As could be expected, the plate thickness (1.2 mm) in relation to the length means that although the equation has been solved for x, y, t (dimensionless ξ, η, τ), the results practically depend only on x and t. It follows that the plate section of the heat exchanger can be considered one-dimensional.

The results clearly show how temperature distribution depends on air velocity. It is obvious that lower air velocities are more favourable in terms of recovering heat from the supplied heat that is transferred with the air during extraction. In numerical terms, this is described in Table 3, Table 4, Table 5, Table 6, Table 7 and Table 8.

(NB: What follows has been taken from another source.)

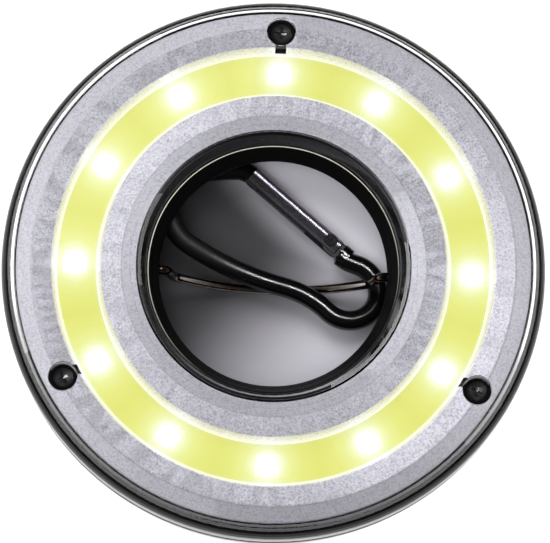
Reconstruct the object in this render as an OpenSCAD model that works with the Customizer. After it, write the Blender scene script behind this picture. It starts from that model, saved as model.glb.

The presented analysis indicates that counter-flow exchangers are more effective than those operating in the exhaust–supply mode. If we consider plates that are 0.8 m, 1.0 m, and 1.2 m long, their length is of secondary significance; it seems that the best results in relation to the potential production costs are obtained for the length $l=1.0$ m. The comparison of the three considered materials for the heat exchanger plates shows that steel is the best.

The exchanger operation time is significant to the temperature of air supplied to the room. In the case of cold periods, this time should be shorter. In the case of positive temperatures, the exchanger operation time can be longer, and the computation results indicate that 300 s is the best option.

Air humidity and pollution are not included in the analysis. However, the results obtained with the simplifications applied are in line with the practice of designing and using heat exchangers/recuperators.